Although it is almost impossible to get information about doping in Indian sports from officials, this single event underlines the fact that dope testing is yet to find acceptance among sportspersons. Despite the government guidelines making it mandatory for all medal winners to undergo dope test, the reluctance displayed by budding sportspersons in such a big sporting event brings to the fore the doping problem Indian sports has been tainted with at the international level.
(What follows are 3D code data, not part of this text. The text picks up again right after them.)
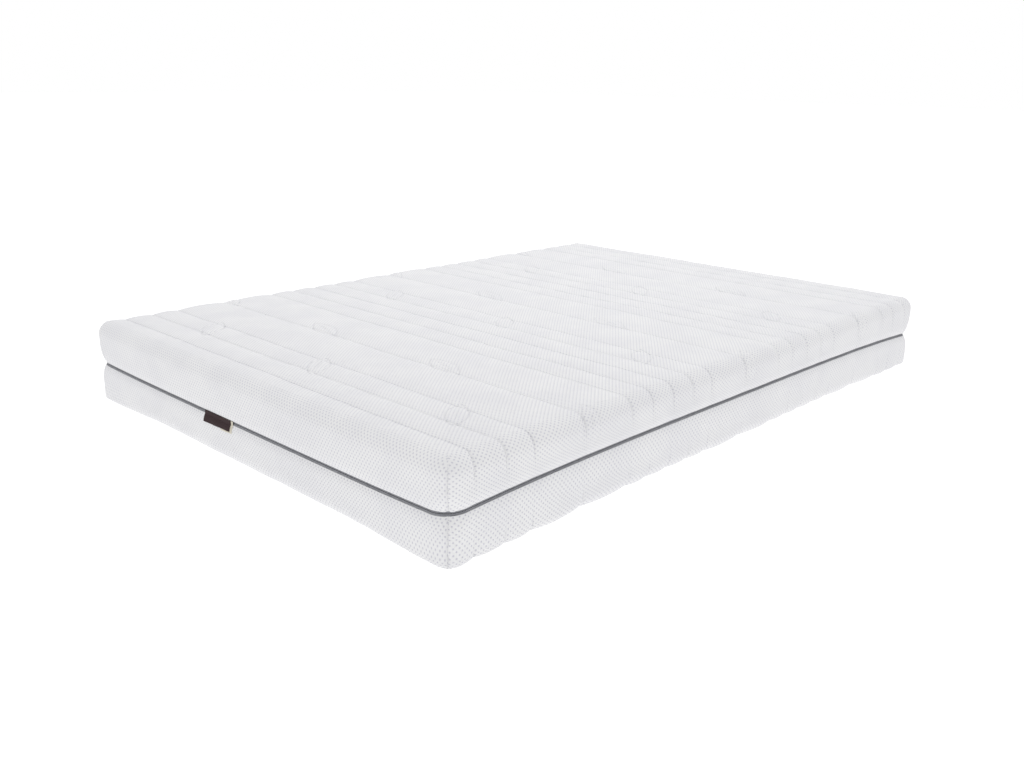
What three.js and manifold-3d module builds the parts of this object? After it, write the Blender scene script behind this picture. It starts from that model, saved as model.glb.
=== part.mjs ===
// Memory foam mattress: a foam core in a quilted cover of two halves joined by a zip all round.
// Millimetres, +Z up. The origin is at the middle of the underside.
// The foot end, with the label, is at -X and the head end at +X. The right side is at -Y, the left at +Y.
import * as THREE from 'three';
import { mergeVertices } from 'three/addons/utils/BufferGeometryUtils.js';
import Module from 'manifold-3d';

// Overall size.
const LENGTH = 2000;
const WIDTH = 1400;
const HEIGHT = 215;
const CORNER_RADIUS = 70;        // in plan, along the zip, which pulls the corners in
const PULLED_CORNER_RADIUS = 24; // in plan, away from the zip
const PULL_REACH = 45;           // the corners have this tighter radius beyond this distance from the zip
const BOTTOM_EDGE_RADIUS = 24;
const TOP_EDGE_RADIUS = 36;
const GAP = 0.3;

// Zip line: its height where it is level, and how far it strays on each side.
const ZIP_HEIGHT = 104;
const RIGHT_SIDE_RISE = 17;
const FOOT_END_DIP = 5;
const HEAD_RIGHT_DROP = 7;
const SIDE_REACH = 140;          // a side's own rise or dip fades out over this distance
const STRAIGHT_SPAN = 680;       // the foot end's dip is nothing beyond this distance from the middle
const SHIFT_FULL_BELOW = 94;     // the whole shift applies between these two heights
const SHIFT_FULL_ABOVE = 114;
const SHIFT_NONE_BELOW = 60;     // and none of it outside these two
const SHIFT_NONE_ABOVE = 156;

// Quilted cover, from the outside in.
const RIM_STANDOFF = 5;          // from the zip line to each cover half's rim
const RIM_INSET = 6;             // how far the rim is pinched in from the widest point
const KNIT_THICKNESS = 1;
const COVER_THICKNESS = 9.5;
const LINING_THICKNESS = 0.9;
// Each row is the height above the edge-side of the rim and the inset there, from the rim outwards.
const BULGE = [[0, RIM_INSET], [4, 4.3], [13, 2.1], [27, 0.5], [42, 0]];
const WADDING_FIRST_ROW = 2;     // the wadding stops short of the rim, at this row of the bulge
const EDGE_STEPS = 3;
const CORNER_STEPS = 4;
const LONG_SIDE_STATIONS = 4;
const SHORT_SIDE_STATIONS = 3;
const SMALLEST_RADIUS = 4;

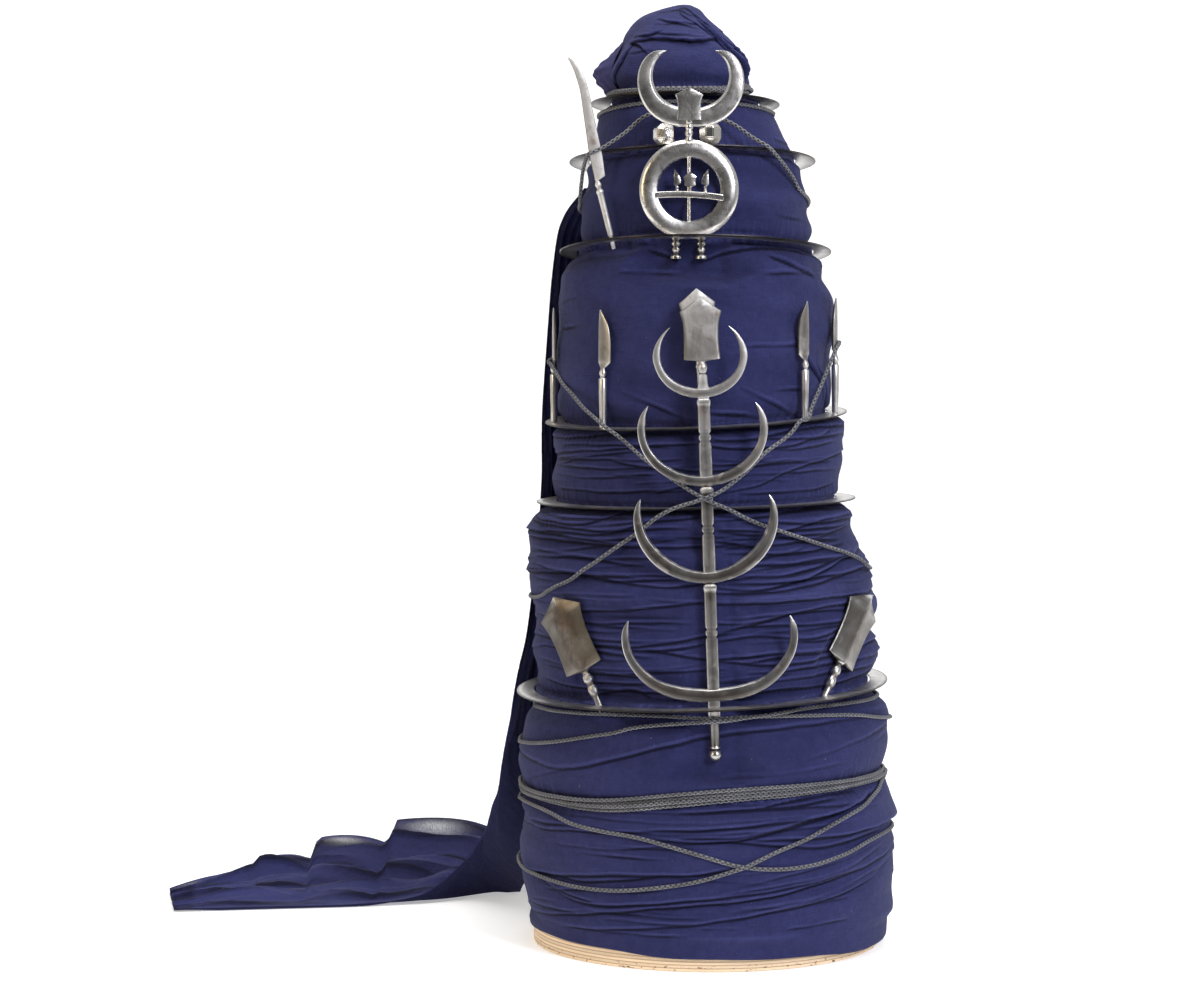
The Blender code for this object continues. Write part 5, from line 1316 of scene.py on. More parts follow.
def steel_material(name, colour):
    """Old polished steel: bright where it is rubbed and on painted highlights, dark where it is dull and
    under painted shade, grey-brown elsewhere, with rust in its recesses.

    Above the height pale_from of its kind it is paler and less tarnished.
    """
    kind = next(row for row in rows_of(STEEL_COLUMNS, STEELS) if row["name"] == name)
    colour = dimmed(colour, kind["brightness"])
    tarnish = kind["tarnish"]
    shader = Shader(name)
    place = shader.place()
    edge = shader.node("ShaderNodeNewGeometry", {}, {}, "Pointiness")
    dulled = shader.attribute("dulled")
    rubbed = shader.maths("MAXIMUM", shader.clipped(edge, 0.512, 0.56), shader.attribute("rubbed"))
    rubbed = rubbed * (1.0 - dulled)
    recess = shader.clipped(edge, 0.492, 0.46)
    smoke = shader.clipped(shader.noise(place, 26.0, 3.0, 0.55, 0.4), 0.43, 0.56)
    patches = shader.clipped(shader.noise(place, 85.0, 6.0, 0.66, 0.6), 0.42, 0.60)
    fine = shader.noise(shader.scaled(place, kind["brush"]), 1.0, 4.0, 0.6)
    specks = shader.clipped(shader.noise(place, 620.0, 2.0), 0.64, 0.78)
    amount = tarnish
    upper_share = 0.0
    # Paler and less tarnished towards the top.
    if kind["pale_from"]:
        _, _, height = shader.parts(place)
        upper_share = shader.clipped(height, kind["pale_from"], kind["pale_from"] + PALE_OVER)
        amount = tarnish - upper_share * (tarnish * 0.6)
        colour = shader.mixed(upper_share, dimmed(colour, LOW_BRIGHTNESS), dimmed(colour, HIGH_BRIGHTNESS))
    base = shader.mixed(patches * 0.55 * amount + amount * 0.15, colour, TARNISH_COLOUR)
    base = shader.mixed(smoke * amount * 0.95, base, SMOKE_COLOUR)
    base = shader.mixed(shader.clipped(fine, 0.50, 0.66) * 0.6 * amount, base, TARNISH_COLOUR)
    base = shader.mixed(specks * 0.4, base, SPECK_COLOUR)
    stain = shader.clipped(shader.noise(place, 130.0, 4.0), 0.57, 0.70) * kind["rust"]
    rusty = shader.clipped(recess + stain, 0.1, 1.0)
    base = shader.mixed(rusty * 0.75, base, RUST_COLOUR)
    # Darkened where marked: dull steel and painted shade.
    base = shader.mixed(dulled * 0.95, base, DULL_AND_SHADE_COLOUR)
    # Brightened on sharp edges and where marked: rubbed steel and painted highlight.
    base = shader.mixed(rubbed * 0.85, base, BRIGHT_COLOUR)
    roughness = kind["rough"] + upper_share * 0.14 + patches * 0.10 + fine * 0.12 + specks * 0.10 - rubbed * 0.06
    normal = shader.bump(fine, 0.00010, kind["grain"])
    normal = shader.bump(patches + specks * 0.6, 0.00008, 0.6, normal)
    return shader.finish(BaseColor=base, Roughness=roughness, Metallic=1.0 - rusty * 0.5, Normal=normal)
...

As the Bengaluru University Games were progressing, the nation was shocked when news of Tokyo Olympian and India’s champion discus thrower Kamalpreet Kaur failing dope test splashed across newspapers and TV screens on May 4. A year before in June 2021, two track-and-field athletes bound for Tokyo Olympics failed a dope test. Similarly, 11 athletes tested positive in 2019. Among this tainted lot were a former Asian junior medallist wrestler and a national boxing champion.

Doping has become a bane for Indian sports with 152 cases across disciplines and it has pushed the country to third place in doping in the world, according to the World Anti-Doping Agency’s 2019 report, slightly behind Russia and Italy.